Workflow of processing read
JuiceFS reads objects from object storage block by block in a size of 4 MiB, which could be considered as a kind of read-ahead. Data read will be saved into the local cache directory for future use, proven by the high write bandwidth of blockcache shown in the 2nd highlighted section in the above metrics figure. Obviously, all the cached data will be accessed by subsequent reads, and the high cache hit rate can maximize the object storage read/write performance. The dataflow along each component of this case shows as follows:
NOTICE: When a read object arrives, if the decryption and compression are enabled, it will be first decrypted and then uncompressed by JuiceFS client, which is contrary to write.
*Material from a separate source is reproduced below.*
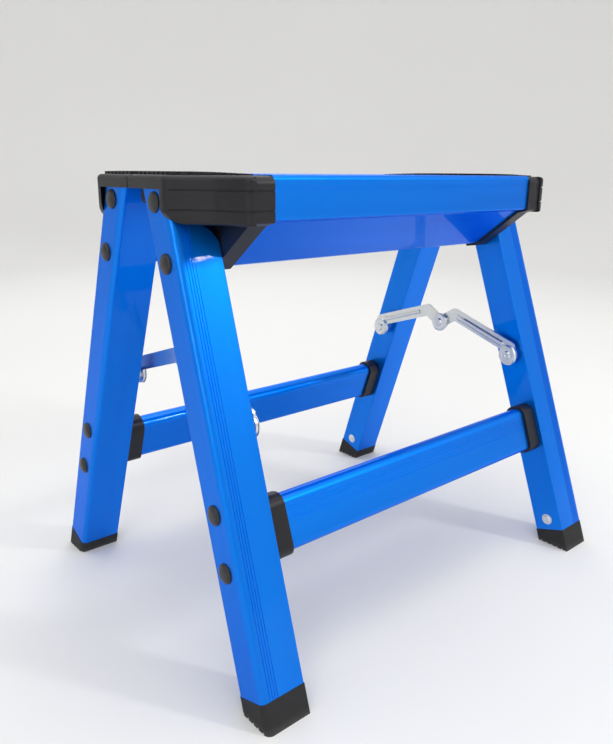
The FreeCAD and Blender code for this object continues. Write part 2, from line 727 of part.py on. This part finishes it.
def main():
    os.makedirs("parts", exist_ok=True)
    for name, shape in build_nodes().items():
        solids = len(shape.Solids)
        print(f"{name:28s} solids {solids} volume {shape.Volume / 1000:9.2f} cm3 valid {shape.isValid()}")
        shape.exportStep(os.path.join("parts", name + ".step"))


main()
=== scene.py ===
import json
import math

import bmesh
import bpy
from mathutils import Matrix, Vector

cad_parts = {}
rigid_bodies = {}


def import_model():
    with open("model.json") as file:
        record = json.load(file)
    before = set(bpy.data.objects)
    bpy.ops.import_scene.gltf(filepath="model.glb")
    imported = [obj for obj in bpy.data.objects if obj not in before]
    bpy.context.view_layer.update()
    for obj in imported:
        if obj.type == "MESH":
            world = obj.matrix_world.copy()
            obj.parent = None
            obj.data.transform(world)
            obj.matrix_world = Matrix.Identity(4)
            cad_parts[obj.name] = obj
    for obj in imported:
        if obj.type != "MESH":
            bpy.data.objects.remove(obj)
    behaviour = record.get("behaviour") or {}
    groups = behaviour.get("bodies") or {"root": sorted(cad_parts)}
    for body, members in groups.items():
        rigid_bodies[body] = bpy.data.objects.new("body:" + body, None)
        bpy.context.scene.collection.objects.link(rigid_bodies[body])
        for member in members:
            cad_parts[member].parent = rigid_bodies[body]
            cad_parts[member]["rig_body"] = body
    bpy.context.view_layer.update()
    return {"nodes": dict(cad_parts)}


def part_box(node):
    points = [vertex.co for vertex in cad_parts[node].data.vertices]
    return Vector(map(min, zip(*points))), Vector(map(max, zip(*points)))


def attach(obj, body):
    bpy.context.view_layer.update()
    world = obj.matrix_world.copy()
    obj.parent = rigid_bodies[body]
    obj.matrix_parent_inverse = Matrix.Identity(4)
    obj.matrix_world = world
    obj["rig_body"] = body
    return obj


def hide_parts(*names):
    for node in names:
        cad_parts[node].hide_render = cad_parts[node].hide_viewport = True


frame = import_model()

# The looks of the folding sawhorse. Lengths are metres, in the frame's own axes.

MM = 0.001
HALVES = ("front", "back")
SIDES = ("left", "right")
HALF_SIGN = {"front": -1, "back": 1}
SIDE_SIGN = {"left": -1, "right": 1}

LEG_SPLAY = 0.0236        # a leg's run along X per unit of height
LEG_RAKE = 0.3478         # a leg's run along Y per unit of height
X_AXIS = Vector((1, 0, 0))
Z_AXIS = Vector((0, 0, 1))


# ---- Camera ----------------------------------------------------------------------------

CAMERA_PLACE = Vector((-0.5966, -0.6503, 0.5031))
CAMERA_YAW = 0.8674       # radians from +X towards +Y
CAMERA_PITCH = 0.2810     # radians below level
CAMERA_ROLL = 0.0084
CAMERA_LENS = 33.56
CAMERA_SENSOR = 36.0


def make_camera():
    level = Vector((math.cos(CAMERA_YAW), math.sin(CAMERA_YAW), 0))
    forward = level * math.cos(CAMERA_PITCH) - Z_AXIS * math.sin(CAMERA_PITCH)
    right = Vector((math.sin(CAMERA_YAW), -math.cos(CAMERA_YAW), 0))
    up = right.cross(forward)
    rolled_right = right * math.cos(CAMERA_ROLL) + up * math.sin(CAMERA_ROLL)
    rolled_up = up * math.cos(CAMERA_ROLL) - right * math.sin(CAMERA_ROLL)
    camera = bpy.data.objects.new("camera", bpy.data.cameras.new("camera"))
    camera.data.lens = CAMERA_LENS
    camera.data.sensor_width = CAMERA_SENSOR
    camera.data.clip_start = 0.01
    turn = Matrix((rolled_right, rolled_up, -forward)).transposed()
    camera.matrix_world = Matrix.Translation(CAMERA_PLACE) @ turn.to_4x4()
    bpy.context.scene.collection.objects.link(camera)
    bpy.context.scene.camera = camera


# ---- Material building -----------------------------------------------------------------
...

This strategy is not effective for randomly reading a small block within a large file. In this case, the system utilization will be lower due to the read amplification and the frequent write and evict to the local cache. Unfortunately, it is hard to gain a high benefit from a cache system in this case. One possible solution is to enlarge the total capacity of the cache system to cache as much data as possible, while another solution could be disabling cache by setting
--cache-size 0 and using an object storage with a performance as high as possible.
Reading small files is much easier. The whole file is often read in a single request. Since small files are cached first before writing to an object storage, if a file is read soon after it is written, the read operation will hit the local cache, like what JuiceFS bench does, and an impressive performance can be expected.